As the force shrinks, both Jones and USAF’s top enlisted airman, CMSAF James A. Roy, believe education of the force must be protected—as demands on today’s airmen are far different than they were a generation ago. Jones noted when he entered the Air Force in 1979, 24 percent of all the enlisted force in the Air Force had attained some education beyond high school. Today that number is 96 percent. The success of the Community College of the Air Force has a great deal to do with this, he said, but educational opportunities are key to a versatile, adaptable force, and while tuition assistance programs will face pressure in the coming years, the service needs to be careful to protect its investment in its personnel development.

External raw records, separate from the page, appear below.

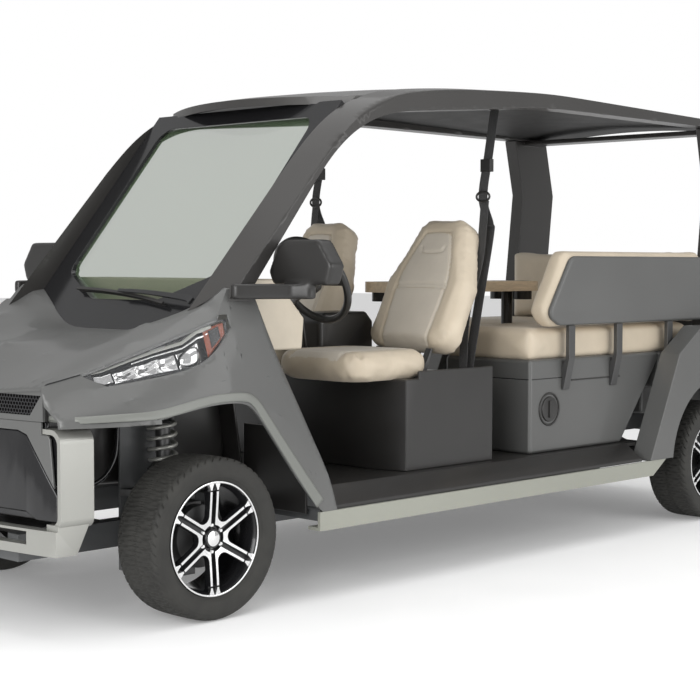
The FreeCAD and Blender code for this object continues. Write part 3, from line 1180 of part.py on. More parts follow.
def make_rear_fenders():
    """Rear side skins with their wheel arches, a foot on the sill and a top deck."""
    body = new_body("rear_fender_left")
    foot = d.sill_top + d.seat_gap
    front, top, rear = d.rear_fender_front, d.rear_fender_top, d.rear_panel_y - d.seat_gap
    crest, slope = d.locker_top_rear + d.crest_length, d.rail_width * 2
    outline = [(front, foot), (d.rear_arch_front, foot), (d.wheelbase, d.tyre_radius), (rear, d.rear_arch_z),
               (rear, top), (crest, top), (d.locker_top_rear - d.rail_width, top - slope)]
    prism(body, "YZ", outline, "Dims.rear_fender_inner", "Dims.flare_half")
    disc(body, "YZ", d.rear_arch_radius, "Dims.rear_fender_inner - Dims.cut_overrun",
         "Dims.flare_half + Dims.cut_overrun", (d.wheelbase, d.tyre_radius + d.panel_wall), cut=True)
    inside = [(front + 2 * d.panel_wall, foot - d.cut_overrun), (d.locker_top_rear, top - slope),
              (crest, top - d.panel_wall), (rear - d.panel_wall, top - d.panel_wall),
              (rear - d.panel_wall, foot - d.cut_overrun)]
    prism(body, "YZ", inside, "Dims.rear_fender_inner - Dims.cut_overrun",
          "Dims.flare_half - Dims.panel_wall", 0, cut=True)
    keep(body, "rear_fender_left")
    keep(mirrored(body, "rear_fender_right"), "rear_fender_right")


def make_rear_body():
    """Tail panel with the deck behind the bench that carries the rear pillars, and a tow eye."""
    body = new_body("rear_body")
    box(body, (-d.flare_half, d.flare_half), (d.rear_panel_y, d.rear_panel_rear), "Dims.rear_panel_low",
        "Dims.rear_panel_high")
    keep(body, "rear_body")
    bar = new_body("rear_bumper")
    half, soft = d.rear_bumper_half, d.rear_bumper_round
    box(bar, (-half, half), (d.rear_panel_rear + d.seat_gap, d.wheelbase + d.rear_overhang),
        "Dims.rear_bumper_low", "Dims.rear_bumper_high", [0, 0, soft, soft])
    keep(bar, "rear_bumper")


# Belts

def make_belts():
    """Belts of the front seats, from the roof panel down through a ring to the seat base."""
    belt = new_body("belt")
    x, half = d.belt_x, d.belt_width / 2
    wall = d.belt_wall
    low = d.cushion_low - d.bracket_wall - d.seat_gap
    high = d.rail_mid_low
    run = [(d.belt_anchor_y, high), (d.belt_ring_y, d.belt_ring_z), (d.belt_guide_y, d.belt_guide_z),
           (d.base_rear - half, low)]
    points = run + [(y + wall, z) for y, z in reversed(run)]
    prism(belt, "YZ", points, f"{x - half}", f"{x + half}")
    anchor = new_body("belt_anchor")
    under = rail_height(d.belt_anchor_y) - d.roof_drop - d.roof_wall - d.seat_gap
    box(anchor, (x - half, x + half), (d.belt_anchor_y - half, d.belt_anchor_y + half), f"{high}", f"{under}")
    keep(pair(combine("Fuse", "belt_and_anchor", belt, anchor), "seat_belts"), "seat_belts")


# Brake lever

def rod(name, start, end, radius):
    """A round bar between two points of the cart."""
    along = end - start
    bar = doc.addObject("Part::Cylinder", name)
    bar.Radius = radius
    bar.Height = along.Length
    bar.Placement = Placement(start + Vector(0, centring, 0), Rotation(Vector(0, 0, 1), along))
    return bar


def make_lever():
    """Parking brake lever that leans forward from the seat base, ahead of the console."""
    foot = Vector(d.lever_x, d.lever_foot_y, d.cushion_low - d.bracket_wall + 2 * d.seat_gap)
    bar = rod("lever_bar", foot, Vector(d.lever_x, d.lever_top_y, d.lever_top_z), d.lever_radius)
    keep(bar, "brake_lever")


def main():
    """Draw every sub-part, check it and write its file."""
    make_wheels()
    knuckle = make_knuckle()
    keep(knuckle, "knuckle_left")
    keep(mirrored(knuckle, "knuckle_right"), "knuckle_right")
    make_front_suspension()
    make_rear_axle()
    make_frame()
    make_floor()
    make_rockers()
    make_battery()
    make_hood()
    make_front_fenders()
    make_nose()
    make_fascia()
    make_front_bumper()
    make_tail_lamps()
    trim = front_block("front_block", 0)
    make_windscreen(trim, make_roof())
    make_cab_frames(trim)
    make_rear_pillars()
    dash = make_dash()
    make_steering(dash)
    make_mirrors()
    make_seats()
    make_seat_base()
    make_console()
    make_lounge()
    make_table()
    make_rear_fenders()
    make_rear_body()
    make_belts()
    make_lever()
    doc.recompute()
    failed = [thing.Name + " " + thing.getStatusString() for thing in doc.Objects
              if "Invalid" in thing.State or "Error" in " ".join(thing.State)]
    if failed:
        raise RuntimeError("these objects failed: " + ", ".join(failed))
    for thing in NODES:
        if thing.Shape.isNull() or not thing.Shape.isValid():
            raise RuntimeError(thing.Label + " has no valid shape")
    os.makedirs("parts", exist_ok=True)
    for thing in NODES:
        thing.Shape.exportStep(os.path.join("parts", thing.Label + ".step"))
        print(thing.Label, len(thing.Shape.Solids), round(thing.Shape.Volume / 1e6, 2))


main()
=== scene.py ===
"""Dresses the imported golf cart: finishes, detailed pieces, studio and camera.

Lengths are metres. Each sub-assembly is a class that holds its own sizes; its places along the cart are
counted from the front axle and are moved onto the frame by the module's `on_cart` function.
"""

import json
import logging
import math
from dataclasses import dataclass, field
from enum import Enum
from typing import Callable, Sequence

import bmesh
import bpy
import numpy as np
from mathutils import Matrix, Vector
from mathutils.bvhtree import BVHTree


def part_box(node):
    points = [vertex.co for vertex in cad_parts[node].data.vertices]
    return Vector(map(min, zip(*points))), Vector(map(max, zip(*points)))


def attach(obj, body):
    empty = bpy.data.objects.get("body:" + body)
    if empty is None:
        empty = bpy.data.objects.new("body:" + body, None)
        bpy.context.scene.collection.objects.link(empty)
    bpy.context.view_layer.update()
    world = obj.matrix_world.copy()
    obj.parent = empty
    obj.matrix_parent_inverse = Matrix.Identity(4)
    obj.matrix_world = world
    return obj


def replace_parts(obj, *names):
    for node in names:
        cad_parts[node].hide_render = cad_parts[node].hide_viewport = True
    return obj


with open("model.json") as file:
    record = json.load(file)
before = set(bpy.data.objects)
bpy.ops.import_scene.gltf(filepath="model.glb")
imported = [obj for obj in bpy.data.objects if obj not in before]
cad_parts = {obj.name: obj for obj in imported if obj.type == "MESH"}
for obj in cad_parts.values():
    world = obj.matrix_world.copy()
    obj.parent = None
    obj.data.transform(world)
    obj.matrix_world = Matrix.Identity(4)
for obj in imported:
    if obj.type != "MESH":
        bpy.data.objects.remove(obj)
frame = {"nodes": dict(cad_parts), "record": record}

LOG = logging.getLogger("golf_cart")
BODY_OF = {node: body for body, nodes in frame["record"]["behaviour"]["bodies"].items() for node in nodes}
SLOT_OF = {part["node"]: part["material_slot"] for part in frame["record"]["subparts"]}
SAME_PLACE = 1e-6
Array = np.ndarray
Socket = bpy.types.NodeSocket
Pair = tuple[float, float]
Triple = tuple[float, float, float]
Rule = Callable[[Array, Array], Array]


def front_axle() -> float:
    """Return the front axle's place along the cart: the middle of a front tyre's box."""
    low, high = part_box("tyre_front_left")
    return (low.y + high.y) / 2


AXLE_Y = front_axle()


def on_cart(points: Array) -> Array:
    """Move points counted from the front axle onto the frame: the place along the cart gains the axle's.

    Args:
        points: Any array whose last axis holds X, Y and Z in metres.

    Returns:
        The same points in the frame's own axes.
    """
    moved = np.array(points, float)
    moved[..., 1] += AXLE_Y
    return moved


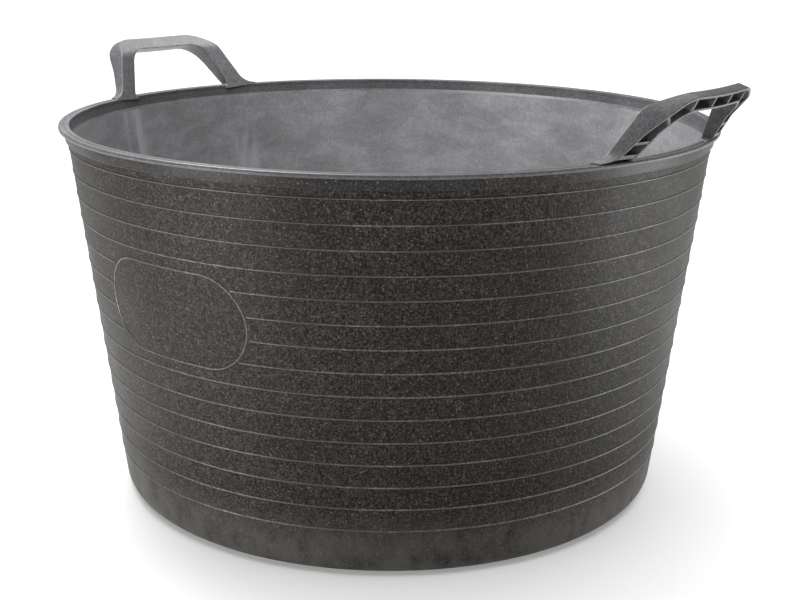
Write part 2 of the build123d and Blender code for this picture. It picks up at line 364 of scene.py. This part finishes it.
def inside_plastic():
    """Smoother, painted paler for its light and sheen; flow marks; painted reflections as pale streaks
    below the handles' legs.
    """
    material, tree, shader, place, base = recycled_plastic(
        "tub_inside_painted_paler",
        # Painted light: the same plastic as the outside, painted many times paler for the light and sheen
        # on the inside.
        dark=(0.185, 0.184, 0.190),
        light=(0.225, 0.223, 0.230),
        speck=(0.33, 0.33, 0.33),
        speck_share=0.04,
        rough=0.38,
        bump_strength=0.3,
        contrast=0.16,
    )
    axes = add_node(tree, "ShaderNodeSeparateXYZ", {"Vector": place})
    # Painted reflection: pale streaks on the inside wall below each leg, for the lights reflected there.
    off_middle = maths(tree, "ABSOLUTE", axes.outputs["Y"])
    off_leg = maths(tree, "ABSOLUTE", maths(tree, "SUBTRACT", off_middle, LEG_MIDDLE))
    below_leg = spread(tree, off_leg, STREAK_EDGE, STREAK_CORE)
    streaks = add_node(
        tree,
        "ShaderNodeTexNoise",
        {"Vector": scaled_place(tree, place, STREAK_SCALE), "Scale": 1.0, "Detail": 4.0},
    ).outputs["Fac"]
    pale = maths(tree, "MULTIPLY", below_leg, spread(tree, streaks, 0.40, 0.66))
    pale = maths(tree, "MULTIPLY", pale, spread(tree, axes.outputs["Z"], STREAK_LOW, STREAK_HIGH))
    flow = add_node(
        tree,
        "ShaderNodeTexNoise",
        {
            "Vector": scaled_place(tree, place, FLOW_SCALE),
            "Scale": 1.0,
            "Detail": 5.0,
            "Roughness": 0.65,
            "Distortion": 0.5,
        },
    ).outputs["Fac"]
    marked = mix_colours(
        tree, spread(tree, flow, 0.38, 0.64), (0.88, 0.88, 0.88, 1), (1.12, 1.12, 1.12, 1)
    )
    base = mix_colours(tree, 1.0, base, marked, "MULTIPLY")
    # Painted reflection: the pale colour of the streaks.
    base = mix_colours(tree, maths(tree, "MULTIPLY", pale, 0.7), base, (0.36, 0.36, 0.39, 1))
    tree.links.new(base, shader.inputs["Base Color"])
    return material


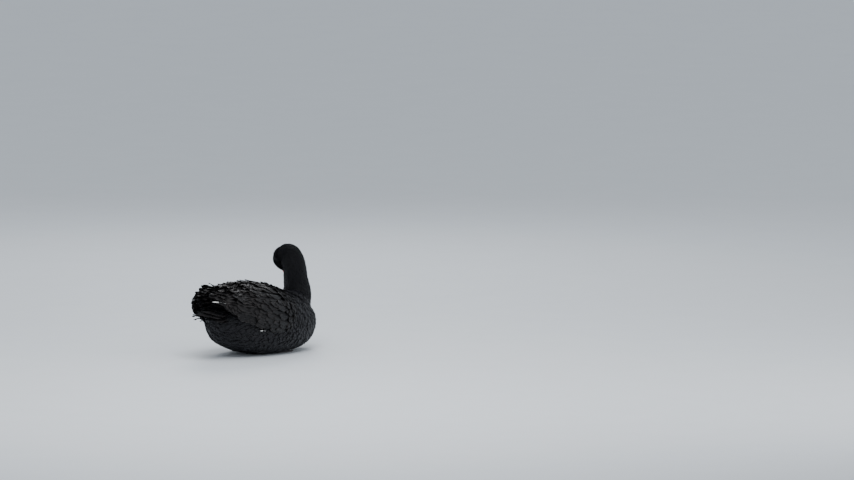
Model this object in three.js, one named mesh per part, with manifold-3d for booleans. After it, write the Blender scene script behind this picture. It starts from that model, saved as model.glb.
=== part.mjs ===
// A life-size black swan at rest on its belly, its neck drawn in and its head bowed over to its left.
// Millimetres: +X is the way the body faces, +Y its left side and +Z up. The origin is the middle of the
// flat under the belly. Feathered parts are smooth cores with their large feathers fused on as vanes.
import * as THREE from "three";
import { mergeVertices } from "three/addons/utils/BufferGeometryUtils.js";
import Module from "manifold-3d";

const wasm = await Module();
wasm.setup();

// Driving dimensions
const GAP = 0.3; // between parts that touch
const BREAST = 238; // front of the breast
const RUMP = -284; // back of the trunk
const BODY_HALF_WIDTH = 142;
const WING_FRONT = 158; // wrist of the folded wing
const WING_TIP = -392; // ends of the folded flight feathers
const TAIL_TIP = -386;
const HEAD_CENTRE = [188, 57.5, 301];
const HEAD_TURN = 18; // to the left of straight ahead, degrees
const HEAD_BOW = 48; // below level, degrees
const BILL_TIP = 110; // in front of the head's centre
const EYE_RADIUS = 7.2;

const DEG = Math.PI / 180;

// A smooth line through [x, value] pairs, flat beyond its ends.
function profile(pairs) {
  const slope = pairs.map((_, i) => {
    const a = pairs[Math.max(i - 1, 0)];
    const b = pairs[Math.min(i + 1, pairs.length - 1)];
    return (b[1] - a[1]) / (b[0] - a[0]);
  });
  return (x) => {
    if (x <= pairs[0][0]) return pairs[0][1];
    if (x >= pairs[pairs.length - 1][0]) return pairs[pairs.length - 1][1];
    const i = pairs.findIndex((p) => p[0] > x) - 1;
    const span = pairs[i + 1][0] - pairs[i][0];
    const t = (x - pairs[i][0]) / span;
    const s = t * t * (3 - 2 * t);
    const bend = slope[i] * span * t * (1 - t) ** 2 - slope[i + 1] * span * t * t * (1 - t);
    return pairs[i][1] * (1 - s) + pairs[i + 1][1] * s + bend;
  };
}

// Rounded forms along X: half widths, middle heights, and reaches up and down, each a profile of x
const TRUNK = {
  back: RUMP,
  front: BREAST,
  width: profile([[RUMP, 108], [-190, 128], [-80, 140], [20, BODY_HALF_WIDTH], [130, 136], [BREAST, 116]]),
  middle: profile([[RUMP, 140], [-180, 124], [-80, 112], [30, 106], [BREAST, 96]]),
  up: profile([[RUMP, 84], [-180, 108], [-60, 122], [50, 117], [130, 108], [BREAST, 92]]),
  down: profile([[RUMP, 104], [-180, 116], [-60, 120], [60, 118], [BREAST, 104]]),
  fullness: 0.74,
  square: 0.74,
};
const WING = {
  back: WING_TIP,
  front: WING_FRONT,
  width: profile([[WING_TIP, 46], [-330, 76], [-250, 108], [-120, 146], [20, 155], [WING_FRONT, 150]]),
  middle: profile([[WING_TIP, 200], [-300, 184], [-180, 150], [-60, 118], [40, 110], [WING_FRONT, 118]]),
  up: profile([[WING_TIP, 44], [-300, 65], [-180, 104], [-60, 139], [40, 130], [WING_FRONT, 100]]),
  down: profile([[WING_TIP, 40], [-300, 58], [-180, 90], [0, 110], [WING_FRONT, 104]]),
  fullness: 0.58,
  square: 1,
};
const HEAD = {
  back: -44,
  front: 50,
  width: profile([[-44, 32], [-6, 36], [16, 33], [34, 24], [50, 18]]),
  middle: profile([[-44, -1], [0, 0], [30, -3], [50, -5]]),
  up: profile([[-44, 36], [-6, 39.5], [18, 35], [36, 27], [50, 20]]),
  down: profile([[-44, 33], [-6, 35], [18, 32], [36, 25], [50, 20]]),
  fullness: 0.9,
  square: 1,
};

// A point of a form: along runs from -1 at its back to 1 at its front, and angle from 0 at its right side
// through 90 degrees at the top. grow moves the point out. A square under 1 fills out the lower corners.
function formPoint(form, along, angle, grow = 0) {
  const back = form.back - grow;
  const front = form.front + grow;
  const x = (back + front) / 2 + (along * (front - back)) / 2;
  const ring = Math.pow(Math.max(1 - along * along, 0), form.fullness / 2);
  const square = Math.sin(angle) > 0 ? 1 : form.square;
  const c = Math.sign(Math.cos(angle)) * Math.abs(Math.cos(angle)) ** square;
  const s = Math.sign(Math.sin(angle)) * Math.abs(Math.sin(angle)) ** square;
  const reach = s > 0 ? form.up(x) : form.down(x);
  return new THREE.Vector3(
    x,
    -(form.width(x) + grow) * ring * c,
    form.middle(x) + (reach + grow) * ring * s,
  );
}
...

Roy stressed development of the NCO corps in his speech at the conference, noting today’s airman is a joint and international airman.

Roy has pressed to expand international NCO training and exchanges with partner nations such as Canada and Singapore—and announced at the conference that a new partnership exchange would soon open its doors in South Africa.

“It’s taken a long time … but [the expansion is] very important because if you look at the deliberate development of airmen today, this is what it’s going to take—it’s going to take somebody with a joint background,” Roy said. “Somebody that understands this coalition much better than most of us did when we grew up.”

He also announced a new position in the Air Force Secretariat’s international affairs shop, where SMSgt. Manny Pineiro will be the first NCO to work enlisted issues at that level, building partnership for events, exercises, and training with NCOs.

Roy said the force today is well-prepared for the changes coming. “There’s a lot of bumps to come, for sure, but we are going to be OK,” he said. “We train you and educate you for a reason. … We want you to think your way through this.”